_Exercise goal_
Every line must be returned precisely as it is written.

_Source data_
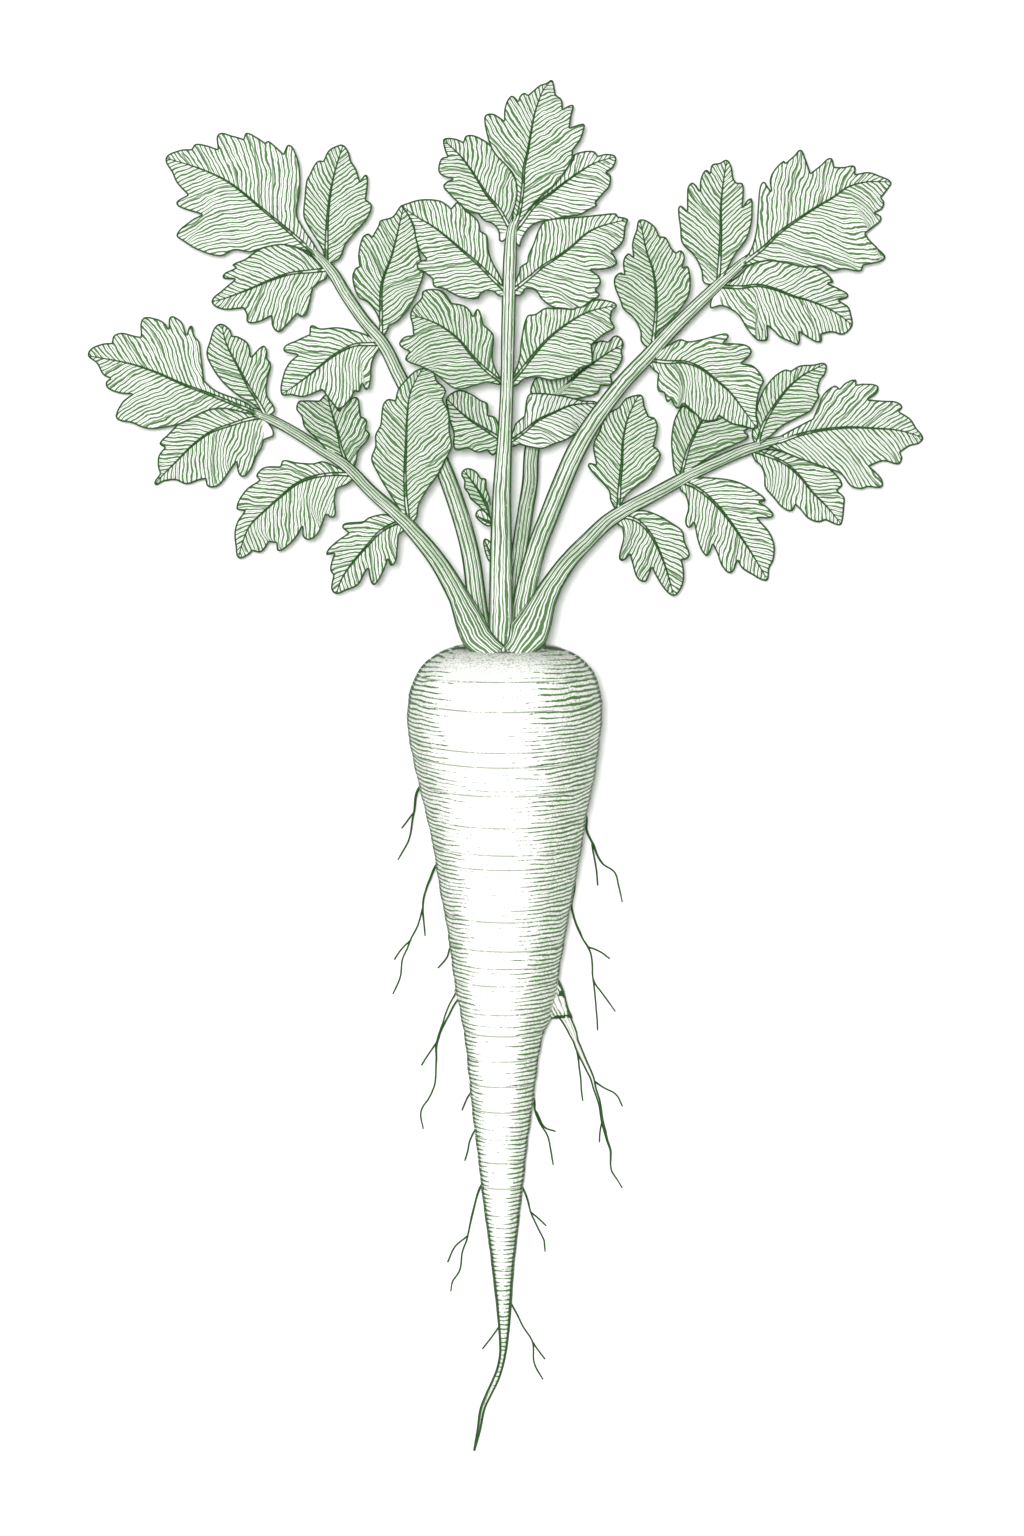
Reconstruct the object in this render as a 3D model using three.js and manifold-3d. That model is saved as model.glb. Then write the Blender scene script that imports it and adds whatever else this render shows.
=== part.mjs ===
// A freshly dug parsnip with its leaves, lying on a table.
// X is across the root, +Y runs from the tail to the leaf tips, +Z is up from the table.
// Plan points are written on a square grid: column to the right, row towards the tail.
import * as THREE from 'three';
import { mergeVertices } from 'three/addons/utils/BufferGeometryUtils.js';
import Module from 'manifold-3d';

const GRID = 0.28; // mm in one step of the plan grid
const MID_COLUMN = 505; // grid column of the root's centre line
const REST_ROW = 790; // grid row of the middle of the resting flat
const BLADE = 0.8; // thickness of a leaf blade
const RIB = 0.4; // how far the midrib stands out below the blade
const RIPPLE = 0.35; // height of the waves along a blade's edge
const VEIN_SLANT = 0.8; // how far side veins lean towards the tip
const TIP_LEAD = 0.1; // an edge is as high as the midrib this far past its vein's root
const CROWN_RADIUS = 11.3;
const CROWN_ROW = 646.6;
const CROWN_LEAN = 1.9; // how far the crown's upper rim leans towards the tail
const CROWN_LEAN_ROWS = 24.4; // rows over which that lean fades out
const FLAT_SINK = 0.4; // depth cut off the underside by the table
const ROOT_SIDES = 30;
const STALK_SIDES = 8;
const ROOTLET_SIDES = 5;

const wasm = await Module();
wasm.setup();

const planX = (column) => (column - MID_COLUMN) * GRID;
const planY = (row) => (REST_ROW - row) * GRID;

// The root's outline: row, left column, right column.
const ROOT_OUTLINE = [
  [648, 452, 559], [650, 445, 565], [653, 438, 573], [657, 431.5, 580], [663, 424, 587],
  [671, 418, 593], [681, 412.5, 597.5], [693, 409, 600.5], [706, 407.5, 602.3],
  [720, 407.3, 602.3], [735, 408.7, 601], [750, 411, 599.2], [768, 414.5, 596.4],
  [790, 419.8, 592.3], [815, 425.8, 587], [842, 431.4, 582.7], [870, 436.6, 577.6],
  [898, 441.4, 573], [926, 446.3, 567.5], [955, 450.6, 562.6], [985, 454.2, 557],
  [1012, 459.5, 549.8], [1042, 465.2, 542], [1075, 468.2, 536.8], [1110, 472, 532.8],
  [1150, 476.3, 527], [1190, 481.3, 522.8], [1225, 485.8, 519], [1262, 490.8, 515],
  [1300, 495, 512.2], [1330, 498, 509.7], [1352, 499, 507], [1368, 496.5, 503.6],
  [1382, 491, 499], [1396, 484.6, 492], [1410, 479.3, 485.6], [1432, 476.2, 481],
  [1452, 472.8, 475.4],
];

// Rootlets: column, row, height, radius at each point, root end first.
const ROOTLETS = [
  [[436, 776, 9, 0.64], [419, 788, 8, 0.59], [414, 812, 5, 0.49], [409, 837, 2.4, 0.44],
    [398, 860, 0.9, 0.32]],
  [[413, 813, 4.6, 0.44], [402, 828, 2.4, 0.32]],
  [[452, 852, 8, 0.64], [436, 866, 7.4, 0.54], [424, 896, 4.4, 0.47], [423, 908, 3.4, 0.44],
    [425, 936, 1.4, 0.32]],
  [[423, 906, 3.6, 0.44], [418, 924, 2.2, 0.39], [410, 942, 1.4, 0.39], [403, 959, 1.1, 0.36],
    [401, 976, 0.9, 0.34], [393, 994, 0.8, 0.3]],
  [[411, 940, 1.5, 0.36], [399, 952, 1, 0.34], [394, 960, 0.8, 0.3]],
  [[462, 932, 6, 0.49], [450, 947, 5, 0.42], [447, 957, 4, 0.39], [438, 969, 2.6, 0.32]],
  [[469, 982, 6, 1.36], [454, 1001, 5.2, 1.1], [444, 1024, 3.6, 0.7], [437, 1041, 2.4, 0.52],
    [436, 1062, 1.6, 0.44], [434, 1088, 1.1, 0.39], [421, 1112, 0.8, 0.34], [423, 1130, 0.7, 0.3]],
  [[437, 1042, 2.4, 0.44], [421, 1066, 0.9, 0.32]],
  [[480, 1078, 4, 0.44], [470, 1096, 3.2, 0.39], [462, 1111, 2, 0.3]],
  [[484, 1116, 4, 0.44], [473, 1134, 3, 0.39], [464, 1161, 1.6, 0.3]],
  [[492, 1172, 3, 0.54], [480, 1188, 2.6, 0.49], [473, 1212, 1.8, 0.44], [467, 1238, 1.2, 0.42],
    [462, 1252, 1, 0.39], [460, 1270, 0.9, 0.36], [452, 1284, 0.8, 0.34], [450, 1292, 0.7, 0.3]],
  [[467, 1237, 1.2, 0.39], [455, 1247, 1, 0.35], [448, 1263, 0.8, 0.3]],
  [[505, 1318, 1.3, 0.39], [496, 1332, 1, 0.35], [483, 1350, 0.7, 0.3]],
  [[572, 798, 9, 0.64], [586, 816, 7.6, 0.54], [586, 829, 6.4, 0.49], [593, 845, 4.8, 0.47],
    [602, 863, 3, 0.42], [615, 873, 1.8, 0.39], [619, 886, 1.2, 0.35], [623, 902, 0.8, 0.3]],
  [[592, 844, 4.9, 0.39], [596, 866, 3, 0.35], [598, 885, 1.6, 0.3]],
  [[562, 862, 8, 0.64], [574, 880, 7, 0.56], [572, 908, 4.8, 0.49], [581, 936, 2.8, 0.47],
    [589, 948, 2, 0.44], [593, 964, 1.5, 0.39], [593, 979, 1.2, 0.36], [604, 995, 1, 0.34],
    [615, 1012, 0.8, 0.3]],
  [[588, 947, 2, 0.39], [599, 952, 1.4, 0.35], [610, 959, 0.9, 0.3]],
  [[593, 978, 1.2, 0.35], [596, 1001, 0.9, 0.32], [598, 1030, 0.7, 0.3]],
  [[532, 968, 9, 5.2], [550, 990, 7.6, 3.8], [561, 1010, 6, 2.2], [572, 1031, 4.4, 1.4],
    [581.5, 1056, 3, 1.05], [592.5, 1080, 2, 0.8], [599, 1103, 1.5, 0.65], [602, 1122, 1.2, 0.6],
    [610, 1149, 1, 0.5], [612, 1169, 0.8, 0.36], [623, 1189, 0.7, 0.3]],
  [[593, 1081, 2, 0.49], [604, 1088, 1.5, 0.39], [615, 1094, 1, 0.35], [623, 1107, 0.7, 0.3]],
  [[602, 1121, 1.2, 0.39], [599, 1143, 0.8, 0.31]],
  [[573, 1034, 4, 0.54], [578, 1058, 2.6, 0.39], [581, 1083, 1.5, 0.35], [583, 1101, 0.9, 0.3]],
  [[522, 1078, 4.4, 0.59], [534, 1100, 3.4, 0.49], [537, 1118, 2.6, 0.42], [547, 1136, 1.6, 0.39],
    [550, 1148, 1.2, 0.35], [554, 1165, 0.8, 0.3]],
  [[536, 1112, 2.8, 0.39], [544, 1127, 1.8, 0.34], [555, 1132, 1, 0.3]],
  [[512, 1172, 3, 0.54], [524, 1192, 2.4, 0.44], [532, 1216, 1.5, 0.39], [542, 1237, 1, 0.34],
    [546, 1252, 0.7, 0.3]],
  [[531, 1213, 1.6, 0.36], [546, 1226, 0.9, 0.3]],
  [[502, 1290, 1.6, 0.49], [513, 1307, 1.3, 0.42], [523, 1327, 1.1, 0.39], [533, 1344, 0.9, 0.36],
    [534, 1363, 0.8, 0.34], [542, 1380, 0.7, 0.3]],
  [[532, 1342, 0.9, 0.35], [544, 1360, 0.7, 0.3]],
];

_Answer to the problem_
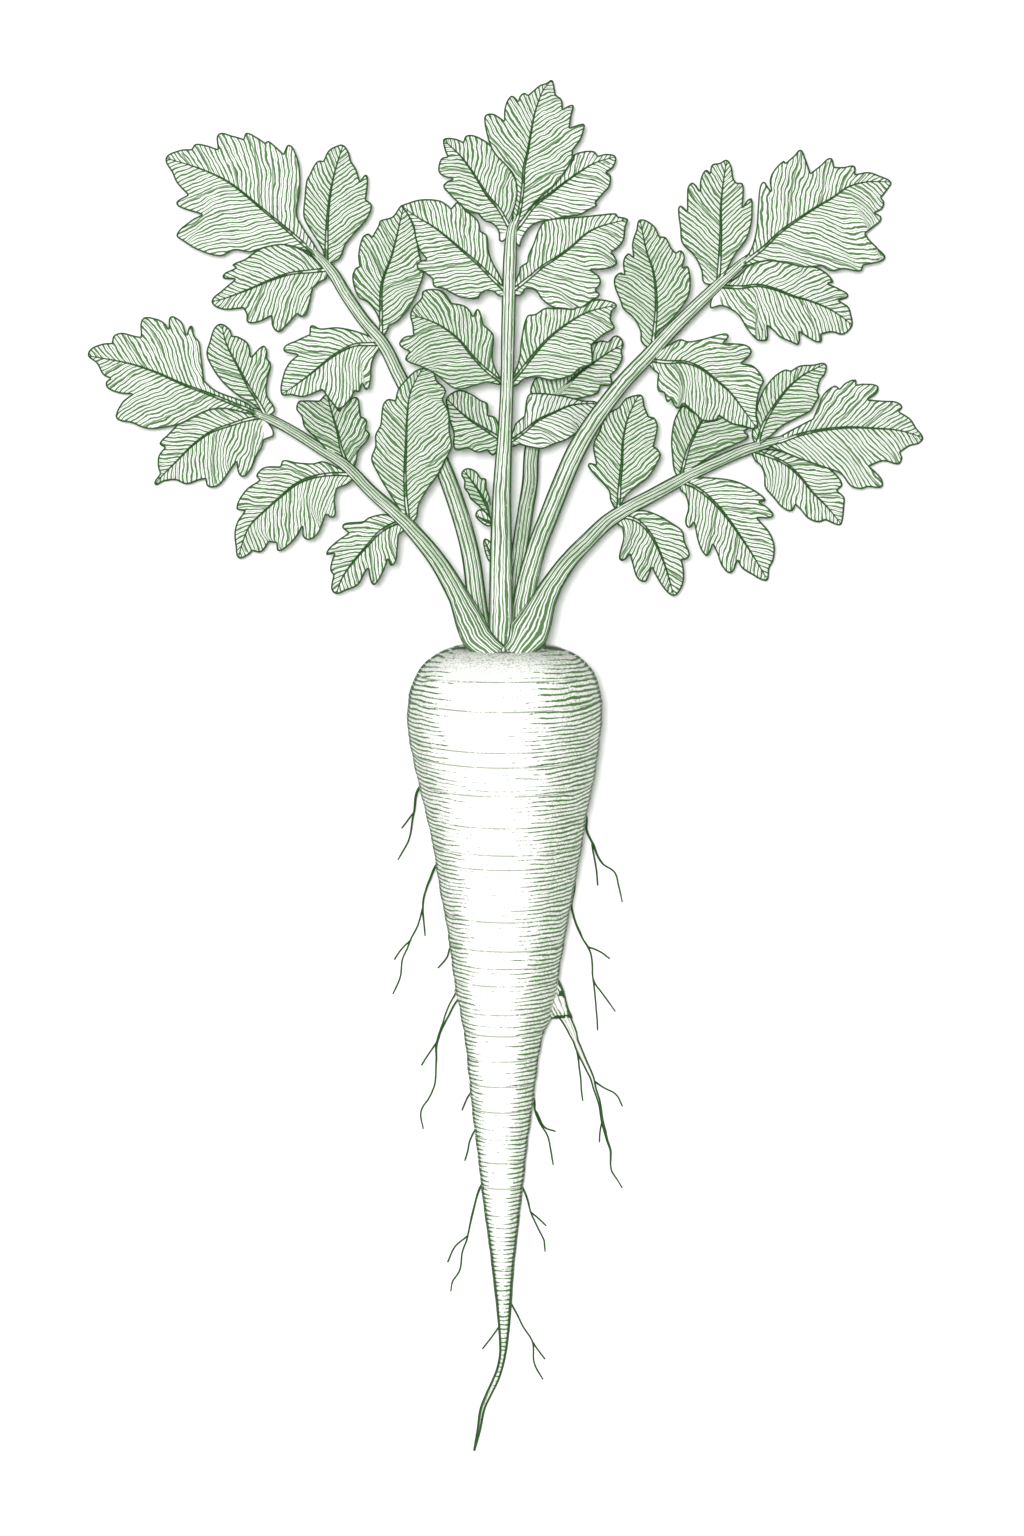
Reconstruct the object in this render as a 3D model using three.js and manifold-3d. That model is saved as model.glb. Then write the Blender scene script that imports it and adds whatever else this render shows.
=== part.mjs ===
// A freshly dug parsnip with its leaves, lying on a table.
// X is across the root, +Y runs from the tail to the leaf tips, +Z is up from the table.
// Plan points are written on a square grid: column to the right, row towards the tail.
import * as THREE from 'three';
import { mergeVertices } from 'three/addons/utils/BufferGeometryUtils.js';
import Module from 'manifold-3d';

const GRID = 0.28; // mm in one step of the plan grid
const MID_COLUMN = 505; // grid column of the root's centre line
const REST_ROW = 790; // grid row of the middle of the resting flat
const BLADE = 0.8; // thickness of a leaf blade
const RIB = 0.4; // how far the midrib stands out below the blade
const RIPPLE = 0.35; // height of the waves along a blade's edge
const VEIN_SLANT = 0.8; // how far side veins lean towards the tip
const TIP_LEAD = 0.1; // an edge is as high as the midrib this far past its vein's root
const CROWN_RADIUS = 11.3;
const CROWN_ROW = 646.6;
const CROWN_LEAN = 1.9; // how far the crown's upper rim leans towards the tail
const CROWN_LEAN_ROWS = 24.4; // rows over which that lean fades out
const FLAT_SINK = 0.4; // depth cut off the underside by the table
const ROOT_SIDES = 30;
const STALK_SIDES = 8;
const ROOTLET_SIDES = 5;

const wasm = await Module();
wasm.setup();

const planX = (column) => (column - MID_COLUMN) * GRID;
const planY = (row) => (REST_ROW - row) * GRID;

// The root's outline: row, left column, right column.
const ROOT_OUTLINE = [
  [648, 452, 559], [650, 445, 565], [653, 438, 573], [657, 431.5, 580], [663, 424, 587],
  [671, 418, 593], [681, 412.5, 597.5], [693, 409, 600.5], [706, 407.5, 602.3],
  [720, 407.3, 602.3], [735, 408.7, 601], [750, 411, 599.2], [768, 414.5, 596.4],
  [790, 419.8, 592.3], [815, 425.8, 587], [842, 431.4, 582.7], [870, 436.6, 577.6],
  [898, 441.4, 573], [926, 446.3, 567.5], [955, 450.6, 562.6], [985, 454.2, 557],
  [1012, 459.5, 549.8], [1042, 465.2, 542], [1075, 468.2, 536.8], [1110, 472, 532.8],
  [1150, 476.3, 527], [1190, 481.3, 522.8], [1225, 485.8, 519], [1262, 490.8, 515],
  [1300, 495, 512.2], [1330, 498, 509.7], [1352, 499, 507], [1368, 496.5, 503.6],
  [1382, 491, 499], [1396, 484.6, 492], [1410, 479.3, 485.6], [1432, 476.2, 481],
  [1452, 472.8, 475.4],
];

// Rootlets: column, row, height, radius at each point, root end first.
const ROOTLETS = [
  [[436, 776, 9, 0.64], [419, 788, 8, 0.59], [414, 812, 5, 0.49], [409, 837, 2.4, 0.44],
    [398, 860, 0.9, 0.32]],
  [[413, 813, 4.6, 0.44], [402, 828, 2.4, 0.32]],
  [[452, 852, 8, 0.64], [436, 866, 7.4, 0.54], [424, 896, 4.4, 0.47], [423, 908, 3.4, 0.44],
    [425, 936, 1.4, 0.32]],
  [[423, 906, 3.6, 0.44], [418, 924, 2.2, 0.39], [410, 942, 1.4, 0.39], [403, 959, 1.1, 0.36],
    [401, 976, 0.9, 0.34], [393, 994, 0.8, 0.3]],
  [[411, 940, 1.5, 0.36], [399, 952, 1, 0.34], [394, 960, 0.8, 0.3]],
  [[462, 932, 6, 0.49], [450, 947, 5, 0.42], [447, 957, 4, 0.39], [438, 969, 2.6, 0.32]],
  [[469, 982, 6, 1.36], [454, 1001, 5.2, 1.1], [444, 1024, 3.6, 0.7], [437, 1041, 2.4, 0.52],
    [436, 1062, 1.6, 0.44], [434, 1088, 1.1, 0.39], [421, 1112, 0.8, 0.34], [423, 1130, 0.7, 0.3]],
  [[437, 1042, 2.4, 0.44], [421, 1066, 0.9, 0.32]],
  [[480, 1078, 4, 0.44], [470, 1096, 3.2, 0.39], [462, 1111, 2, 0.3]],
  [[484, 1116, 4, 0.44], [473, 1134, 3, 0.39], [464, 1161, 1.6, 0.3]],
  [[492, 1172, 3, 0.54], [480, 1188, 2.6, 0.49], [473, 1212, 1.8, 0.44], [467, 1238, 1.2, 0.42],
    [462, 1252, 1, 0.39], [460, 1270, 0.9, 0.36], [452, 1284, 0.8, 0.34], [450, 1292, 0.7, 0.3]],
  [[467, 1237, 1.2, 0.39], [455, 1247, 1, 0.35], [448, 1263, 0.8, 0.3]],
  [[505, 1318, 1.3, 0.39], [496, 1332, 1, 0.35], [483, 1350, 0.7, 0.3]],
  [[572, 798, 9, 0.64], [586, 816, 7.6, 0.54], [586, 829, 6.4, 0.49], [593, 845, 4.8, 0.47],
    [602, 863, 3, 0.42], [615, 873, 1.8, 0.39], [619, 886, 1.2, 0.35], [623, 902, 0.8, 0.3]],
  [[592, 844, 4.9, 0.39], [596, 866, 3, 0.35], [598, 885, 1.6, 0.3]],
  [[562, 862, 8, 0.64], [574, 880, 7, 0.56], [572, 908, 4.8, 0.49], [581, 936, 2.8, 0.47],
    [589, 948, 2, 0.44], [593, 964, 1.5, 0.39], [593, 979, 1.2, 0.36], [604, 995, 1, 0.34],
    [615, 1012, 0.8, 0.3]],
  [[588, 947, 2, 0.39], [599, 952, 1.4, 0.35], [610, 959, 0.9, 0.3]],
  [[593, 978, 1.2, 0.35], [596, 1001, 0.9, 0.32], [598, 1030, 0.7, 0.3]],
  [[532, 968, 9, 5.2], [550, 990, 7.6, 3.8], [561, 1010, 6, 2.2], [572, 1031, 4.4, 1.4],
    [581.5, 1056, 3, 1.05], [592.5, 1080, 2, 0.8], [599, 1103, 1.5, 0.65], [602, 1122, 1.2, 0.6],
    [610, 1149, 1, 0.5], [612, 1169, 0.8, 0.36], [623, 1189, 0.7, 0.3]],
  [[593, 1081, 2, 0.49], [604, 1088, 1.5, 0.39], [615, 1094, 1, 0.35], [623, 1107, 0.7, 0.3]],
  [[602, 1121, 1.2, 0.39], [599, 1143, 0.8, 0.31]],
  [[573, 1034, 4, 0.54], [578, 1058, 2.6, 0.39], [581, 1083, 1.5, 0.35], [583, 1101, 0.9, 0.3]],
  [[522, 1078, 4.4, 0.59], [534, 1100, 3.4, 0.49], [537, 1118, 2.6, 0.42], [547, 1136, 1.6, 0.39],
    [550, 1148, 1.2, 0.35], [554, 1165, 0.8, 0.3]],
  [[536, 1112, 2.8, 0.39], [544, 1127, 1.8, 0.34], [555, 1132, 1, 0.3]],
  [[512, 1172, 3, 0.54], [524, 1192, 2.4, 0.44], [532, 1216, 1.5, 0.39], [542, 1237, 1, 0.34],
    [546, 1252, 0.7, 0.3]],
  [[531, 1213, 1.6, 0.36], [546, 1226, 0.9, 0.3]],
  [[502, 1290, 1.6, 0.49], [513, 1307, 1.3, 0.42], [523, 1327, 1.1, 0.39], [533, 1344, 0.9, 0.36],
    [534, 1363, 0.8, 0.34], [542, 1380, 0.7, 0.3]],
  [[532, 1342, 0.9, 0.35], [544, 1360, 0.7, 0.3]],
];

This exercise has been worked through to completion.